The Luna Laws imposed a mandate for online courses for high school graduates (a favorite of candidates funded by technology companies), made test scores the measure of teacher quality, provided bonuses for teachers whose students got higher scores, removed all teacher rights, eliminated anything resembling tenure or seniority, turned teachers into at-will employees, and squashed the teachers’ unions.

The campaign to support the Luna laws was heavily funded by technology entrepreneurs and out-of-state supporters of high-stakes testing and restrictions on the teaching profession, including New York City Mayor Michael Bloomberg.

The voters in this reddest of red states overturned all three of the Luna laws (which he called “Students Come First”; anything in which children or students or kids come “first” is a clear tip-off to the divisive intent of the program).

As the story in the Idaho Statesman reported:

In a stunning rebuke to Gov. Butch Otter and Superintendent of Public Instruction Tom Luna, Idahoans on Tuesday repealed the laws that dominated the pair’s agenda the past two years.

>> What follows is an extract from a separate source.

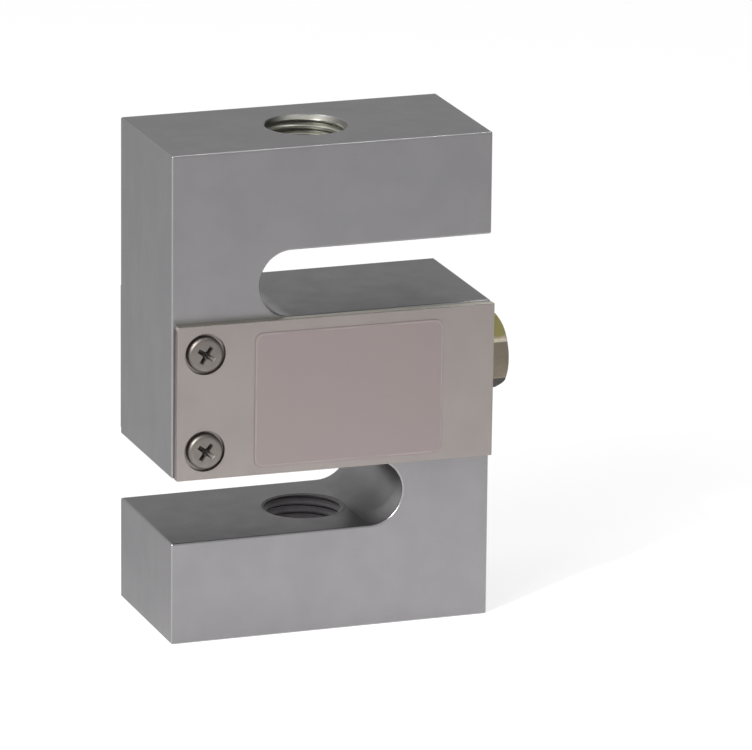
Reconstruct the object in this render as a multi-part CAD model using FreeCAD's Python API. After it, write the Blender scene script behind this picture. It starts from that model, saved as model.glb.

Idahoans agreed with teachers unions — which spent more than $3 million to defeat Propositions 1, 2 and 3 — that the reforms Luna called “Students Come First” and detractors called “The Luna Laws” went too far.

As GOP presidential nominee Mitt Romney won a 65 percent Idaho landslide, Otter and Luna — both touted as possible Cabinet secretaries in a Romney administration — lost their signature issue by large margins.

With 99 percent of all Idaho precincts reporting:

— 57 percent opposed to restrictions on teachers unions in Prop 1.

— 58 percent voted no on Prop 2, which paid teacher bonuses based on student test scores and other measures.

— 67 percent rejected a mandate for laptops and online credits for every Idaho high school student.

The scale of the defeat reached across Idaho.

Voters in 37 of 44 counties rejected all three measures. The seven outliers — Adams, Boise, Fremont, Jefferson, Lemhi, Madison and Owyhee — are largely rural. Not one of Idaho’s most populous counties voted for even one of the laws.